Bias case against boss, hospital

Email|Print|Single Page| Text size + By Jonathan Saltzman
Globe Staff / July 2, 2008

A female neurosurgeon at Brigham and Women's Hospital who is suing the chief of neurosurgery for sex discrimination won a victory this week when a federal court ruled that she need not undergo a medical evaluation to gauge her fitness to stay at the hospital.

Dr. Sagun Tuli had argued in court papers that the evaluation ordered by the hospital's credentials committee was "the culmination of years of disparate treatment, discrimination, and retaliation she has experienced" from Dr. Arthur L. Day, the chief of neurosurgery and a physician with a national reputation. She sued him and the hospital in federal court in December.
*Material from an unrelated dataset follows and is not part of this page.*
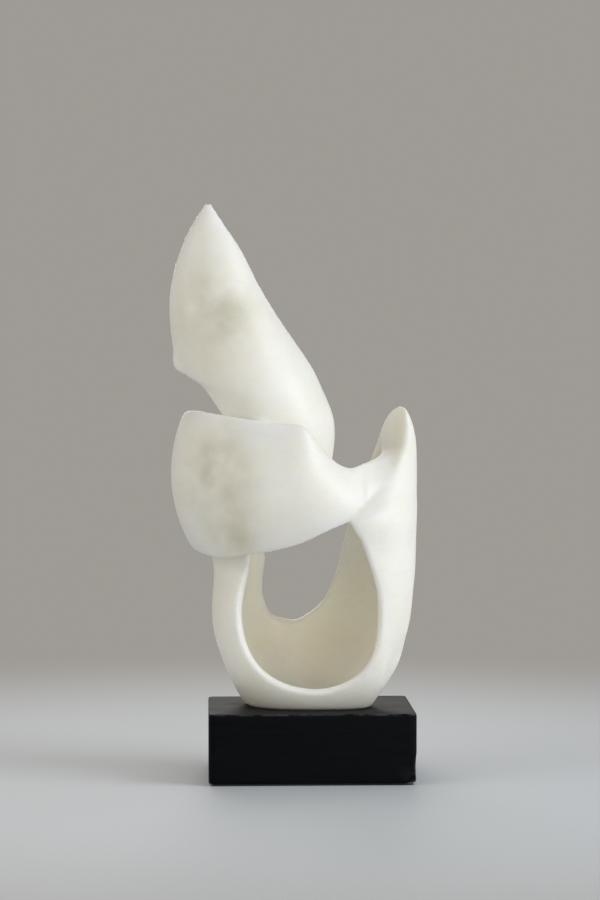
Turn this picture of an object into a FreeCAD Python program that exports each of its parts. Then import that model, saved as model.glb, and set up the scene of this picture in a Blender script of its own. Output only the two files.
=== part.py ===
"""Display plinth with a carved stone form pinned to it.

Millimetres, +Z up. The origin is the middle of the face that rests on the table and the front faces -Y.
A solid ebonised wood block carries the form on two threaded studs. Each stud is bonded into the foot of
the form and drawn down by a nut in a recess under the block, which a felt sheet covers.
"""
import FreeCAD, Part
import os
import Sketcher

Vector = FreeCAD.Vector

# ---------------------------------------------------------------- driving sizes
SIZES = [
    ("block_width", 170.5),
    ("block_depth", 124),
    ("block_height", 57.3),
    ("corner_radius", 4.5),
    ("arris_radius", 1.0),
    ("felt_thickness", 1.5),
    ("felt_inset", 2.5),
    ("felt_corner", 3),
    ("bed_thickness", 0.5),
    ("bed_inset", 2.5),
    ("form_width", 208),
    ("form_depth", 134),
    ("form_height", 418),
    ("wall_thickness", 11),
    ("rim_thickness", 4),
    ("lip_thickness", 8),
    ("stud_diameter", 8),
    ("stud_spacing", 64),
    ("stud_setback", 20),
    ("stud_grip", 13),
    ("stud_tail", 3),
    ("resin_wall", 2),
    ("bore_clearance", 0.5),
    ("recess_diameter", 30),
    ("recess_room", 2),
    ("penny_diameter", 25),
    ("penny_thickness", 1.5),
    ("spring_diameter", 14),
    ("spring_thickness", 2),
    ("spring_gap", 1),
    ("washer_clearance", 0.2),
    ("nut_flats", 13),
    ("nut_thickness", 6.5),
]

# Stations along the two ribbons of the form, in the form's own frame: x and y from the plinth's
# centre, z from the seat, at the nominal size below. Each station has a lower or front edge, a
# middle and an upper or back edge, and its wall as a share of wall_thickness.
FORM_NOMINAL = Vector(208, 134, 418)
PEEL = [
    ((-87, -10, 415), (-84, -12, 417.5), (-82, -11, 415.5), 0.2),
    ((-100, -8, 399), (-86, -18, 402), (-75, -12, 406), 0.65),
    ((-112, -4, 370), (-84, -26, 377), (-57, -13, 380), 0.85),
    ((-118, -2, 332), (-77, -35, 340), (-39, -12, 345), 1),
    ((-111, -4, 285), (-53, -44, 283), (-6, -1, 295), 1),
    ((-94, -16, 270), (-33, -45, 259), (6, 10, 275), 1),
    ((-74, -30, 242), (-10, -38, 240), (13, 25, 255), 1),
    ((-46, -40, 210), (9, -22, 216), (9, 41, 244), 1),
    ((-8, -28, 187), (19, 8, 206), (-12, 54, 234), 1),
    ((14, 12, 173), (4, 44, 198), (-42, 59, 228), 1),
    ((-12, 46, 161), (-36, 58, 194), (-76, 52, 226), 1),
    ((-62, 50, 150), (-86, 47, 189), (-101, 32, 228), 1),
    ((-100, 14, 137), (-116, -2, 190), (-105, -4, 246), 1),
    ((-85, -26, 126), (-96, -38, 186), (-86, -36, 246), 1),
    ((-61, -48, 127), (-63, -62, 186), (-59, -50, 242), 1.1),
    ((-31, -56, 132), (-31, -67, 184), (-23, -53, 237), 1.1),
    ((-6, -56, 139), (-6, -66, 182), (-5, -53, 236), 1.1),
    ((13, -55, 148), (12, -60, 179), (12, -46, 215), 1.1),
    ((36, -46, 158), (30, -49, 180), (30, -35, 202), 1.1),
    ((54, -34, 172), (47, -31, 188), (48, -18, 205), 1),
    ((69, -20, 188), (62, -16, 200), (63, -5, 212), 0.8),
    ((80, -6, 205), (78, -2, 212), (77, 4, 219), 0.4),
]
CUP = [
    ((80, -1, 243), (81, 4, 246), (76, 9, 248), 0.3),
    ((80, -6, 230), (88, 4, 226), (63, 18, 237), 0.8),
    ((74, -14, 207), (90, 6, 203), (55, 30, 215), 1),
    ((63, -27, 188), (90, 6, 182), (46, 39, 187), 1.1),
    ((48, -40, 172), (90, 6, 165), (38, 46, 162), 1.1),
    ((32, -50, 158), (89, 4, 144), (30, 50, 133), 1.1),
    ((39, -50, 142), (88, 4, 115), (25, 53, 111), 1.2),
    ((47, -50, 124), (85, 4, 87), (18, 55, 92), 1.3),
    ((54, -49, 101), (78, 4, 53), (10, 56, 80), 1.5),
    ((57, -49, 76), (61, 3, 22), (1, 57, 73), 1.8),
    ((53, -49, 53), (43, 3, -6), (-5, 57, 69), 2.1),
    ((40, -47, 30), (20, 3, -21), (-12, 57, 67), 2.5),
    ((12, -45, 16), (-2, 3, -24), (-18, 57, 68), 3),
    ((-20, -45, 19), (-30, 3, -17), (-24, 57, 69), 2.7),
    ((-45, -44, 34), (-54, 3, 1), (-30, 56, 72), 2.2),
    ((-58, -42, 55), (-70, 3, 30), (-35, 55, 78), 1.6),
    ((-62, -39, 78), (-80, 3, 59), (-39, 53, 89), 1.3),
    ((-59, -34, 101), (-82, 3, 87), (-39, 50, 103), 1.2),
    ((-51, -26, 124), (-80, 3, 114), (-36, 47, 121), 1.1),
    ((-54, -27, 141), (-86, 5, 137), (-45, 47, 139), 1),
    ((-73, -24, 156), (-96, 8, 156), (-68, 43, 156), 0.9),
    ((-92, -17, 168), (-105, 8, 170), (-87, 35, 169), 0.7),
]
ROWS_PER_STATION = 2
POINTS_ACROSS = 9
RIM_LIMIT = 0.6  # a rim's widest share of the wall behind it
FOOT_TOLERANCE = 0.01
FACES_UP = 0.99  # a normal or tangent this far along Z counts as upright
BED_POINTS = 32
SKETCH_START = 20  # a sketch's own size before its constraints set it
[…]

US District Court Judge Nancy Gertner ruled Monday from the bench that Tuli could make a strong case that "inappropriate animus" played a role in the committee's order last fall that she undergo an evaluation or she probably would not be allowed to practice at Brigham and Women's after April 15.

The committee had cited staff complaints about Tuli as at least part of the rationale for the evaluation. But in granting Tuli's request for a court order to block the evaluation, Gertner said the plaintiff had raised troubling questions about "Dr. Day's role as the source of the information about her 'problems' [and] about Dr. Day's role in permitting, even encouraging, staff mistreatment of her," according to a transcript of the court hearing.

Gertner encouraged Tuli and the defendants to settle the dispute through mediation but tentatively scheduled the trial to start in January.

Tuli's lawyer, Margaret M. Pinkham, said she was aware of no comparable US case in which a federal or state judge had blocked a credentialing committee from taking action concerning a doctor.

"Courts are very unwilling to interfere in the peer-review process," she said, "but this is a very unique case."

In issuing her ruling, Gertner rejected a May 1 recommendation by US Magistrate Judge Robert B. Collings, who said the credentialing committee's required evaluation was reasonable and not discriminatory.

Brigham and Women's said in a statement late yesterday that hospital officials respected Gertner's ruling, but "are disappointed that she apparently has decided not to adopt the recommendation of Judge Collings."

Tuli, who has been at the hospital since 2000, has accused Day in court papers of fostering an "old boys' network" at the hospital. She alleged that Day and the hospital denied her promotions while giving more favorable treatment to male colleagues with less experience.

A sworn statement made by a nurse as part of the lawsuit also alleged that Day routinely referred to female colleagues as girls and downloaded sexually explicit drawings from the Kama Sutra, a traditional Indian guide to sex, onto Tuli's handheld computer.

Day vigorously denied the allegations in a statement issued by the hospital in March and said he was "deeply saddened to hear these falsehoods."